The novel Les saints vont en enfer is one of his representative works. The book addresses the theme of worker-priests and the presence of faith in the middle of the industrial world, where misery, solidarity and the struggle for dignity meet. Through this work, Cesbron showed that spirituality does not belong only to quiet spaces, but can descend into factories, poor neighborhoods and broken lives.

Another important title is Chiens perdus sans collier, a novel dedicated to children and adolescents living on the margins of society. Through this book, Gilbert Cesbron drew attention to the fragility of young people lacking support, love and direction. The writer does not look at these destinies with superiority, but with deep compassion.

In Il est minuit, docteur Schweitzer, Cesbron approached the figure of the famous doctor and humanist Albert Schweitzer, building a dramatic work about devotion, responsibility and sacrifice. His interest in such characters shows his constant attraction to people who transform faith or moral conviction into concrete action.

Although he is often associated with literature of Catholic inspiration, Gilbert Cesbron was not a rigid or schematic author. Faith, in his writings, does not appear as an imposed formula, but as an inner struggle, a fragile light, a question that accompanies the human being in the face of suffering. It is precisely this living dimension that makes his work more than simple religious literature.

His style is clear, direct and deeply human. Cesbron writes with a sensitivity that seeks true emotion, not artificial effect. His sentences are often accessible, but behind them stand difficult questions: what does it mean to be good, how can a person be saved, what duty do we have toward the weak and how much is a life worth when looked at with love?

Gilbert Cesbron also wrote for theatre, radio and other forms of communication, which brought his work closer to the general public. Some of his works were adapted for cinema and television, a sign that the themes he addressed went beyond the strictly literary space and spoke directly to the sensitivity of an era.

In the last years of his life, his concern for people and for social action became even more visible. He was not only an observer of suffering, but an intellectual drawn to involvement, responsibility and the idea that literature can awaken consciences.

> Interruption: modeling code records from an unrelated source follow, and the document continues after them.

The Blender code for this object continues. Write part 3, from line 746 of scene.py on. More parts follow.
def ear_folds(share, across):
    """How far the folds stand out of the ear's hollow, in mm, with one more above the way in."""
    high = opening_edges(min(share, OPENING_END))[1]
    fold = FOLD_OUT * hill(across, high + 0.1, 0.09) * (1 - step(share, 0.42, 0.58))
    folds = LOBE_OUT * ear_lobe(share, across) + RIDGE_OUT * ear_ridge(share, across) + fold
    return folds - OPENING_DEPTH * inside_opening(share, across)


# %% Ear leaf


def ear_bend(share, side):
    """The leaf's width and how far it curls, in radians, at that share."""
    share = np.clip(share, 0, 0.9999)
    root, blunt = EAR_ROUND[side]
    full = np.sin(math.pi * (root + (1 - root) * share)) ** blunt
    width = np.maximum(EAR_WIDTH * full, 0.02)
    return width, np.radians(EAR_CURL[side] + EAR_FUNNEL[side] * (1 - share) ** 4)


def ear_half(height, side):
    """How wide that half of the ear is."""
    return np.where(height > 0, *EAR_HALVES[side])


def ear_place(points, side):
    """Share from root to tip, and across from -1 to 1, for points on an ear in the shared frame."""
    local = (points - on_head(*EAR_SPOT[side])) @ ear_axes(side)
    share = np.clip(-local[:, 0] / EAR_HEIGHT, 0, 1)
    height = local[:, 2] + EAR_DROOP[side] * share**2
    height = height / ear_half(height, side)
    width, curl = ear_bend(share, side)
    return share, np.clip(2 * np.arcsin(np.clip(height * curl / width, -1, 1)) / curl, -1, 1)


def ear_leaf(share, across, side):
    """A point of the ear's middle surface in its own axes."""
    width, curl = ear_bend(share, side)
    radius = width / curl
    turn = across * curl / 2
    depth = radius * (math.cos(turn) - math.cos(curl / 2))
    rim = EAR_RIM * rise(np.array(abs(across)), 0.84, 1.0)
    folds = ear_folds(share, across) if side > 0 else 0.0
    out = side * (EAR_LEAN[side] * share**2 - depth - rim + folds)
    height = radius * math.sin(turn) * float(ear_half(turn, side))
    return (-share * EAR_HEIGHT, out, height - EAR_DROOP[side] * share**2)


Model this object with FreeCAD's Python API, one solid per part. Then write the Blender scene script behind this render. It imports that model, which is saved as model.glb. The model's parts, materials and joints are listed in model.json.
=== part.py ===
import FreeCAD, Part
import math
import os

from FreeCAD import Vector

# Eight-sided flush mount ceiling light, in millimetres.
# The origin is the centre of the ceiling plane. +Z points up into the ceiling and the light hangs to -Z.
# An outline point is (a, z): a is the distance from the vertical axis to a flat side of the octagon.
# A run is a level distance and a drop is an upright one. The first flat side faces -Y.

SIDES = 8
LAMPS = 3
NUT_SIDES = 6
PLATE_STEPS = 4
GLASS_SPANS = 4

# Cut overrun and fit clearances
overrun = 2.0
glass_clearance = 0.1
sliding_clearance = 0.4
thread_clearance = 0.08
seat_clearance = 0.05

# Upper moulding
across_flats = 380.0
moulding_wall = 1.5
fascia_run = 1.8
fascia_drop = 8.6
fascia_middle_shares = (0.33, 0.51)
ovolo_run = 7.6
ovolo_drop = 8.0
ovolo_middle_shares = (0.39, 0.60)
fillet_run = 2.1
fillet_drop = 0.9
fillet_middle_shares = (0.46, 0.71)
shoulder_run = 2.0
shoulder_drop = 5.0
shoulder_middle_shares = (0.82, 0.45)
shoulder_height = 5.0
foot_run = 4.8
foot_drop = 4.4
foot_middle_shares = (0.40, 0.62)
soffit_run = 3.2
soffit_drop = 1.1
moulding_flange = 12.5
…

Gilbert Cesbron died in Paris, the city where he had been born and to which he remained connected through his education, career and destiny. His work continues to be read for its mixture of sensitivity, faith, social lucidity and compassion. He remains an author who tried to give voice to the vulnerable and to show that, beyond failures and injustices, the human being always deserves to be regarded with hope.

Important milestones


- Full name: Gilbert Cesbron
- Nationality: French
- Fields: literature, novel, essay, theatre, radio
- Source of inspiration: French literature of Christian and humanist inspiration
- Known works: Notre prison est un royaume, Les saints vont en enfer, Chiens perdus sans collier, Il est minuit, docteur Schweitzer
- Frequent themes: faith, compassion, social marginalization, vulnerable childhood, moral responsibility, suffering and hope
- Literary style: clear, moving, moral, social and deeply human

Why is Gilbert Cesbron important?


Gilbert Cesbron is important because he managed to unite literature with concern for the human being. He wrote about difficult social problems without cynicism and about faith without rigidity, building a body of work in which sensitivity and lucidity go together.

Through his novels and plays, Cesbron showed that literature can be a form of attention toward those who are forgotten, a call to compassion and a meditation on moral responsibility. For this reason, he remains a valuable French writer for readers interested in humanist literature, social themes and spiritual reflection.